I aim to promote a probabilistic and trustworthy approach to data science. I do this by developing tools and content, teaching at UBC, and consulting.
My favourite application area is earth science and ecology. I love birds, invertebrates, and the polar regions.
A probabilistic approach to data science means to embrace uncertainty. When we fail to recognize uncertainty, insights are drawn as though an omniscient expert is broadcasting an inevitability: national GDP will increase by 5% next year, or a river will peak to 0.5 meters below the town’s levee. Our understanding of each situation, in reality, is far less certain, and effectively communicating that uncertainty can make the difference when making big decisions such as whether to evacuate a town.
Conveying uncertainty requires the use of probability distributions. This means more than making an elusive Normal assumption, or fitting a test statistic to a t-distribution – it means:
- Building realistic distributions.
- This can be done using machine learning, simulation, or other techniques.
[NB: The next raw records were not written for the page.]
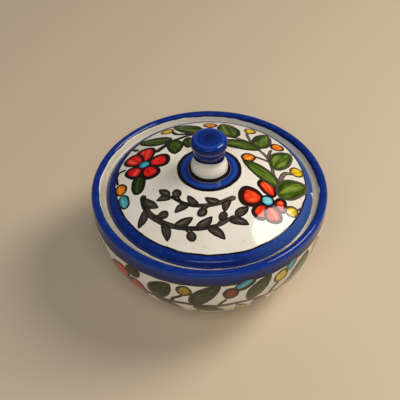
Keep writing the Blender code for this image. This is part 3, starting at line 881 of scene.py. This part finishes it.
def pigment(name, deep, middle, light, line, lineWidth, more=None):
    # strokes of thicker and thinner colour under the glaze, with a dark outline that wavers
    more = more or {}
    w = brushwork
    material, tree, place = newFinish(name)
    side = addNode(tree, "ShaderNodeSeparateXYZ", {"Vector": place})
    along, across, dab, gap = (addNode(tree, "ShaderNodeAttribute", attribute_name=label).outputs["Fac"]
                               for label in ("along", "across", "dab", "edgeGap"))

    # strokes run the length of the dab, four or five of them side by side
    strokePlace = addNode(tree, "ShaderNodeCombineXYZ", [
        addNode(tree, "ShaderNodeMath", (measure, many), operation="MULTIPLY")
        for measure, many in zip((along, across, dab), w["strokes"])])
    strokes = addNode(tree, "ShaderNodeTexNoise", {
        "Vector": strokePlace, "Scale": 1.0, "Detail": 3.0, "Roughness": 0.55})
    reach, *loads = w["pool"]
    pooled = addNode(tree, "ShaderNodeMapRange", (gap, lineWidth, lineWidth + reach, *loads),
                     interpolation_type="SMOOTHSTEP")
    load = addNode(tree, "ShaderNodeMath", (strokes, pooled), operation="ADD")
    body = addNode(tree, "ShaderNodeValToRGB", {"Fac": load})
    rampColours(body, w["ramp"], [fromHex(code) for code in (deep, middle, light)])
    # painted shade: the paint darkens towards the left of the pot, away from the light
    if "full" in more:
        start, end = w["full"]
        leftShadeAmount = addNode(tree, "ShaderNodeMapRange", (side.outputs["X"], start * mm, end * mm))
        body = addNode(tree, "ShaderNodeMix", {"Factor": leftShadeAmount, "A": body, "B": fromHex(more["full"])},
                       data_type="RGBA", blend_type="MULTIPLY")

    # the outline wavers, and is browner where the brush ran dry
    shake = addNode(tree, "ShaderNodeTexNoise", {
        "Vector": place, "Scale": 1 / (w["lineShake"] * mm), "Detail": 2.0})
    shaken = addNode(tree, "ShaderNodeMath", (shake, -2 * w["lineWaver"], w["lineWaver"]),
                     operation="MULTIPLY_ADD")
    wavered = addNode(tree, "ShaderNodeMath", (gap, shaken), operation="ADD")
    outer, inner = w["lineEdge"]
    lineCover = addNode(tree, "ShaderNodeMapRange", (wavered, lineWidth - outer, lineWidth + inner, 1, 0),
                        interpolation_type="SMOOTHSTEP")
    start, end = w["outlineDry"]
    spent = addNode(tree, "ShaderNodeMapRange", (side.outputs["X"], start * mm, end * mm))
    outline = coated(tree, fromHex(line), [(spent, fromHex(more.get("lineDry", line)))])
    glossOver(tree, place, coated(tree, body, [(lineCover, outline)]))
    return material


def inkLine(p):
    # the liner brush: black at its edges, browner where it ran dry along the middle
    w = brushwork
    material, tree, place = newFinish(p["name"])
    gap = addNode(tree, "ShaderNodeAttribute", attribute_name="edgeGap").outputs["Fac"]
    side = addNode(tree, "ShaderNodeSeparateXYZ", {"Vector": place})
    patches = addNode(tree, "ShaderNodeTexNoise", {
        "Vector": place, "Scale": 1 / (w["inkPatch"] * mm), "Detail": 3.0})
    reach, edgeDry = w["inkMiddle"]
    middle = addNode(tree, "ShaderNodeMapRange", (gap, p["edge"], p["edge"] + reach, edgeDry, 1))
    start, end = p["dry"]
    spent = addNode(tree, "ShaderNodeMapRange", (side.outputs["X"], start * mm, end * mm))
    uneven = addNode(tree, "ShaderNodeMath", (patches, 2 * w["inkUneven"], -w["inkUneven"]),
                     operation="MULTIPLY_ADD")
    dryness = addNode(tree, "ShaderNodeMath", (spent, uneven), operation="ADD", use_clamp=True)
    thinness = addNode(tree, "ShaderNodeMath", (middle, dryness), operation="MULTIPLY")
    glossOver(tree, place, coated(tree, fromHex(p["dark"]), [(thinness, fromHex(p["thin"]))]))
    return material


mixed = {kind: pigment(*row) for kind, row in paints.items()}
inkPaint = {place: inkLine(row) for place, row in lineInks.items()}

# How each kind of dab is shaped, and how high its paint stands over the one beneath, in mm
dabKinds = {
    "leaf": {"pointed": 0.72, "fullest": 0.84, "lift": 0.030},
    "blunt": {"pointed": 0.40, "fullest": 1.0, "lift": 0.034},
    "petal": {"pointed": 0.42, "fullest": 1.35, "lift": 0.045},
    "heart": {"pointed": 0.50, "fullest": 1.0, "lift": 0.065},
    "turquoise": {"pointed": 0.46, "fullest": 1.0, "lift": 0.040},
    "slip": {"pointed": 0.75, "fullest": 0.9, "lift": 0.040},
    "yellow": {"pointed": 0.52, "fullest": 1.05, "lift": 0.040},
    "orange": {"pointed": 0.52, "fullest": 1.15, "lift": 0.042},
}
handShakes = {"dabs": 0.45, "lines": 0.35, "lineLift": 0.022}  # mm


def toPlace(point, onWall):
    # mm across the lid, or degrees round the wall and mm up from the rim, to the flat drawing in metres
    x, y = point
    if onWall:
        return math.radians(x) * bowlHigh.x, bowlHigh.z + y * mm
    return x * mm, y * mm


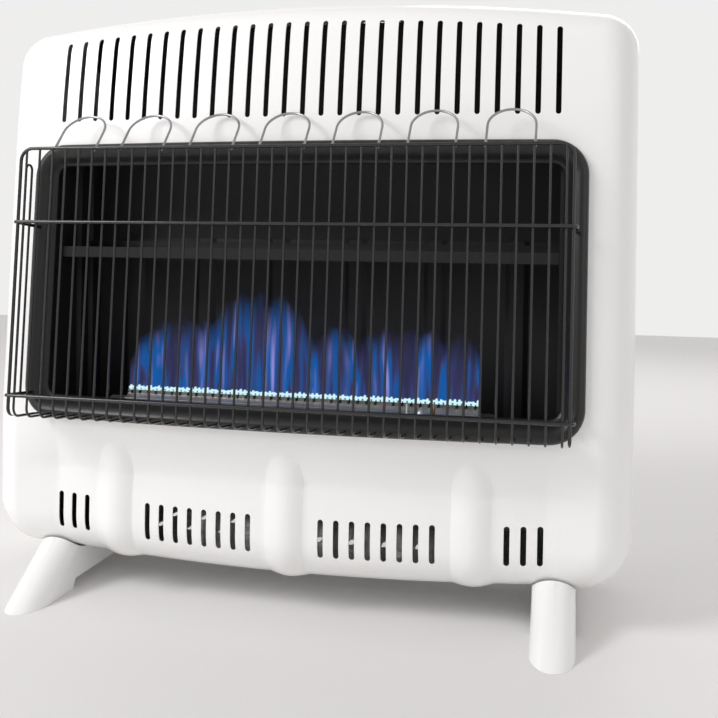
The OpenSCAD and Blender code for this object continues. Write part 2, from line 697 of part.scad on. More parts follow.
// The control tray is let into the top; its walls reach the underside of the cabinet's top.
tray_z = overall_h - tray_drop;
knob_x = tray_x - tray_w / 4 + sheet_t;
button_x = tray_x + tray_w / 4 + sheet_t;
module control_tray() {
  color(black) difference() {
    intersection() {
      union() {
        translate([tray_x - tray_w / 2 - sheet_t, tray_y - tray_d / 2 - sheet_t, tray_z - sheet_t])
          cube([tray_w + 2 * sheet_t, tray_d + 2 * sheet_t, tray_drop]);
        difference() {
          translate([tray_x - tray_w / 2 - lap, tray_y - tray_d / 2, tray_z + knob_h])
            cube([tray_w + 2 * lap, tray_d, tray_drop]);
          outline_prism(2 * sheet_t + seat, y_seam, y_back);
        }
      }
      outline_prism(sheet_t + seat, y_seam, y_back);
    }
    translate([tray_x - tray_w / 2, tray_y - tray_d / 2, tray_z]) cube([tray_w, tray_d, tray_drop + cut]);
    translate([knob_x, tray_y, tray_z - sheet_t - cut])
      cylinder(r = bonnet_r, h = sheet_t + 2 * cut, $fn = fn_big);
    translate([button_x, tray_y, tray_z - sheet_t - cut])
      cylinder(r = ignitor_r, h = sheet_t + 2 * cut, $fn = fn_big);
    tray_screw_holes(screw_r + clear / 2);
  }
}

// Firebox and its partitions
part_rib = 5;
rib_shares = [0.5, 0.76, 1.3, 1.62];
rib_top = 8;
rib_base = 14;
rear_y = pan_y1 - sheet_t;
// The firebox front leans with the panel above the foot of the opening.
function fire_front(z) = y_fire + max(0, z - open_z) * tan(lean_a);
// A rib of the partition in plan: how far it stands out and how far along it is
part_rib_line = [[0, 0], [part_rib, (rib_base - rib_top) / 2], [part_rib, (rib_base + rib_top) / 2],
  [0, rib_base]];
// The right partition's folded line in plan
part_line = concat(
  [[part_x, y_fire]],
  [for (s = rib_shares, q = part_rib_line)
    [part_x + q[0], mix(y_fire, y_fire_back, s) - rib_base / 2 + q[1]]],
  [[part_x, rear_y], [part_x + part_flange, rear_y]]);
part_low = low_at(part_x + part_flange) + pan_lift + sheet_t + seat;
part_foot_y = y_face + panel_crown + bottom_roll_r;
feed_y = y_face + burner_set;
burner_z = port_z - port_h - burner_r;
module partition() {
  difference() {
    union() {
      intersection() {
        fold_up(part_line, sheet_t, part_low, z_fire_top);
        translate([part_x - sheet_t - cut, 0, 0]) rotate([90, 0, 90])
          linear_extrude(sheet_t + part_flange + 2 * cut)
            polygon([[part_foot_y, part_low - cut], [y_plate, part_low - cut], [y_plate, z_fire_top + cut],
              [fire_front(z_fire_top + cut), z_fire_top + cut], [y_fire, open_z],
              [y_fire, z_low + 2 * bottom_roll_r]]);
      }
      translate([part_x - sheet_t, y_fire, open_z]) rotate([-lean_a, 0, 0])
        cube([part_flange, sheet_t, (z_fire_top - open_z) / cos(lean_a)]);
    }
    for (z = back_screw_zs) translate([back_screw_x, pan_y1 + cut, z]) rotate([90, 0, 0])
      cylinder(r = screw_r + clear / 2, h = sheet_t + 2 * cut, $fn = fn_small);
  }
}
module partition_left() {
  color(black) mirror([1, 0, 0]) partition();
}
module line_hole(y, z, r) {
  translate([part_x - sheet_t - cut, y, z]) rotate([0, 90, 0])
    cylinder(r = r, h = sheet_t + 2 * cut, $fn = fn_big);
}
module partition_right() {
  color(black) difference() {
    partition();
    line_hole(feed_y, burner_z, holder_r + seat);
    for (i = [0:2]) line_hole(line_ys[i], line_zs[i], line_ds[i] / 2 + clear);
  }
}
inner_x = part_x - sheet_t - seat;
floor_slots = 13;
floor_slot_y = mix(feed_y, y_fire_back, 0.55);
floor_lip = 10;
module firebox_floor() {
  color(black) difference() {
    fold_across([[y_fire, fire_floor_z + floor_lip], [y_fire, fire_floor_z],
      [y_fire_back - sheet_t - back_rib_d - seat, fire_floor_z]], sheet_t, -inner_x, inner_x);
    for (i = [0:floor_slots - 1]) if (i != (floor_slots - 1) / 2)
      translate([(i - (floor_slots - 1) / 2) * 2 * top_pitch, floor_slot_y, fire_floor_z - cut])
        long_slot(grille_w, rib_w, sheet_t + 2 * cut);
  }
}
back_ribs = 6;
back_rib_d = 4;
back_rib_line = [[-rib_base, 0], [-rib_top, -back_rib_d], [rib_top, -back_rib_d], [rib_base, 0]];
module firebox_back() {
  step = 2 * inner_x / back_ribs;
  line = concat([[-inner_x, y_fire_back]],
    [for (i = [0:back_ribs - 1], q = back_rib_line)
      [(i - (back_ribs - 1) / 2) * step + q[0], y_fire_back + q[1]]],
    [[inner_x, y_fire_back]]);
  color(black) translate([0, -sheet_t, 0])
    fold_up(line, sheet_t, fire_floor_z - floor_lip, hood_back_z);
}
hood_back_z = hood_z + part_flange;
hood_lip = 8;
hood_y = fire_front(hood_z) + sheet_t + clear;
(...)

- Interpreting these distributions in multiple ways, so that a more complete picture of the scenario can be given as opposed to providing a single value such as a mean.
- This can be done using quantiles, plots, and relevant depictions of probability distributions.
A major part of my role at UBC is in educational leadership. For me, educational leadership means connecting data scientists – both aspiring and otherwise – with appropriate statistical tools and methods for creating responsible data analyses. My contributions lie mostly in three domains:
- writing material to introduce statistical topics from a problem-first and probabilistic perspective;
- developing R packages to make probabilistic tools tangible; and
- consulting with and teaching students, colleagues, and organizations.